The Long and Arduous Road to Recovery
Despite this potential, the realization of the US$300 billion investment remains far from certain. U.S. President Donald Trump has already denied that his administration would directly invest in such a scheme, indicating a preference for private sector involvement rather than government funding. Moreover, the crucial element of sanctions relief, which is necessary to attract foreign investors, is expected to face significant political opposition in Washington. The historical complexities of U.S.-Iran relations and the lingering skepticism among certain political factions could make it difficult to fully dismantle the existing sanctions regime, even with a peace agreement in place.
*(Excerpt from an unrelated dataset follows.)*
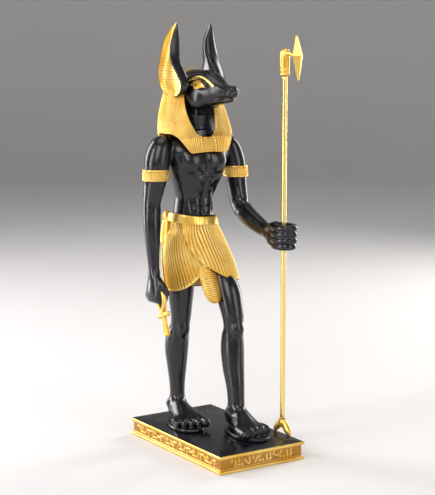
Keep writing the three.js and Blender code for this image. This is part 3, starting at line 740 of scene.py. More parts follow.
def shape_foot(clay, place):
    """One foot; the sections are drawn pointing along -Y from the ankle."""
    ankle_x, ankle_y, side, degrees = place
    c, s = math.cos(math.radians(degrees)), math.sin(math.radians(degrees))

    def at(x, y, z, *rest):
        return [ankle_x + c * x - s * y, ankle_y + s * x + c * y, SOLE + z, *rest]

    arch = [
        [0, 9.6, 6, 2.6, 4.4],
        [0, 6.5, 7.4, 5, 7.2],
        [0, 0, 8.8, 6.2, 9.2],
        [0, -8, 7.2, 7.4, 7.4],
        [side, -15, 5.4, 9.4, 5.6],
        [side, -23, 3.4, 12, 3.8],
    ]
    clay.limb([at(*row) for row in arch], UP, 2.0, 2.0)
    for k in range(5):
        across = side * (10.4 - 5.2 * k)
        reach = (33.6, 32.8, 31.6, 30, 28)[k]
        radius = 3.2 if k == 0 else 2.5
        clay.digit([at(0.9 * across, -19, 4, radius), at(across, 5.4 - reach, 3.4, radius),
                    at(across, radius - reach, 0.9 * radius, 0.96 * radius)], 0.9, X)
        nail = at(across, radius - reach - 1.2, 1.7 * radius)
        clay.lump(nail, [0.62 * radius, 0.75 * radius, 0.5], 0.3)
    for bone in (-1, 1):
        clay.lump(at(bone * 5.6, 2, 11.5), [2, 2.6, 2.8], 2)
    for k in range(4):
        across = side * (7.8 - 5.2 * k)
        clay.press([at(0.5 * across, -10, 10)[:3], at(0.9 * across, -19, 6.6)[:3]], 1.2, 0.3)


def shape_pads(clay):
    """The thin cast pad under each foot follows the sole's outline."""
    low = PLINTH_TOP + 0.3
    for x0, y0, _, degrees in (RIGHT_FOOT, LEFT_FOOT):
        c, s = math.cos(math.radians(degrees)), math.sin(math.radians(degrees))
        cut, (x, y, z) = clay.window([x0 - 20, y0 - 42, low - 2], [x0 + 20, y0 + 18, SOLE + 3])
        u = c * (x - x0) + s * (y - y0)
        v = c * (y - y0) - s * (x - x0) + 12.5
        around = np.clip(-v / 23.5, -1, 1)
        wide = (11.8 + 2.6 * around) * np.sqrt(1 - 0.97 * around**2)
        part = np.maximum(np.maximum(np.abs(u) - wide, np.abs(v) - 23.5), np.maximum(low - z, z - SOLE - 0.4))
        clay.join(cut, part.astype(np.float32), 0.5)


def build_torso_and_arms():
    clay = Clay([-46, -46, 100], [46, 44, 236], sizes().skin_pitch / MM)
    shape_torso(clay)
    shape_right_arm(clay)
    shape_right_hand(clay)
    shape_left_arm(clay)
    shape_left_hand(clay)
    points, quads = clay.skin()
    return points, quads


def build_legs_and_feet():
    clay = Clay([-28, -50, 11], [28, 50, 136], sizes().skin_pitch / MM)
    shape_leg(clay, RIGHT_LEG, (-11.1, 30.6, 82))
    shape_leg(clay, LEFT_LEG, (13.3, -2.8, 85))
    shape_foot(clay, RIGHT_FOOT)
    shape_foot(clay, LEFT_FOOT)
    clay.cut_below(PLINTH_TOP + 0.3)
    shape_pads(clay)
    clay.cut_below(PLINTH_TOP + 0.3)
    points, quads = clay.skin()
    return points, quads


# Head and ears

HEAD_TURN = math.radians(8)  # the head looks slightly to its left
HEAD_AXIS_Y = 22
SKULL = [
    [0, 10, 254.5, 9, 9],
    [0, 4, 254.2, 12, 12.4],
    [0, -2, 254, 12.2, 13.3],
    [0, -8, 253.8, 11, 13.2],
    [0, -14, 253.3, 9.4, 11.9],
    [0, -20, 253.4, 7.3, 8.4],
    [0, -26, 252.9, 5.8, 5.7],
    [0, -32, 252.3, 4.8, 4.4],
    [0, -36, 252.1, 4.2, 4.1],
    [0, -37.6, 252.2, 3.2, 3.2],
]
LOWER_JAW = [
    [0, -10, 247, 7, 5.4],
    [0, -18, 246.4, 5.8, 3.8],
    [0, -26, 246.5, 4.5, 2.7],
    [0, -32, 246.8, 3.7, 2.2],
    [0, -35, 247, 2.6, 1.6],
]
EAR_ROWS = [
    [248.6, -6, 19, 2.2, 3],
    [250.6, -5.6, 19.6, 7.6, 5],
    [257, -5.6, 20.8, 11.6, 7.4],
    [265, -7.6, 21.9, 9.8, 9.2],
    [273, -8.8, 22.6, 6.2, 10],
    [280, -9.3, 21.8, 4.4, 10.2],
    [288, -8.7, 19.9, 3.4, 8],
    [295, -6.6, 17.6, 2.4, 3.6],
    [300, -4.4, 15.6, 0.3, 0.4],
]
EYE_UPPER = [[-4.4, 256.2], [-7.2, 258.2], [-10.5, 259.8], [-14, 259.9], [-16.6, 258.4], [-19.4, 255.5]]
EYE_LOWER = [[-4.4, 256.2], [-7.6, 256.2], [-9.6, 254.4], [-12.1, 254.1], [-14.5, 255.1], [-19.4, 255.5]]
PUPIL = (-11.3, 256.9, 0.75)
BROW = [[-4.4, 260.1], [-8.6, 261.7], [-13.2, 262.3], [-17.1, 261.1], [-20.7, 258.9], [-23.3, 256.6]]


def turn_head(points):
    c, s = math.cos(HEAD_TURN), math.sin(HEAD_TURN)
    x, y, z = points[:, 0], points[:, 1], points[:, 2]
    return np.stack([c * x - s * y, s * x + c * y + HEAD_AXIS_Y, z], 1)


def path_distance(y, z, path):
    """Distance in the side view from points to a line through [y, z] places."""
    rows = curve([[p[0], p[1], 0] for p in path], 0.6)[:, :2]
    nearest = np.full(len(y), FAR)
    for p, q in zip(rows, rows[1:]):
        run = q - p
        t = np.clip(((y - p[0]) * run[0] + (z - p[1]) * run[1]) / max(run @ run, 1e-9), 0, 1)
        nearest = np.minimum(nearest, np.hypot(y - p[0] - t * run[0], z - p[1] - t * run[1]))
    return nearest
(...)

This means that the US$300 billion figure currently represents an opportunity rather than a guarantee, contingent on navigating complex political and economic landscapes.
For diplomats, the memorandum of understanding may indeed signify the dawn of a new chapter in Iran-U.S. relations, potentially leading to broader cooperation and stability in the Middle East. However, for the millions of Iranian citizens who continue to grapple with hyper-inflated food prices, widespread joblessness, and a severely weakened economy, the path to recovery is likely to be far slower and more arduous than the rapid pace of recent diplomatic developments. The immediate challenges on the ground—feeding families, finding work, and rebuilding shattered lives—will continue to dominate their reality, underscoring the vast chasm between political accords and tangible improvements in everyday life. The true measure of this peace agreement will not just be in its signing, but in its ability to translate into real and lasting economic relief for the Iranian people.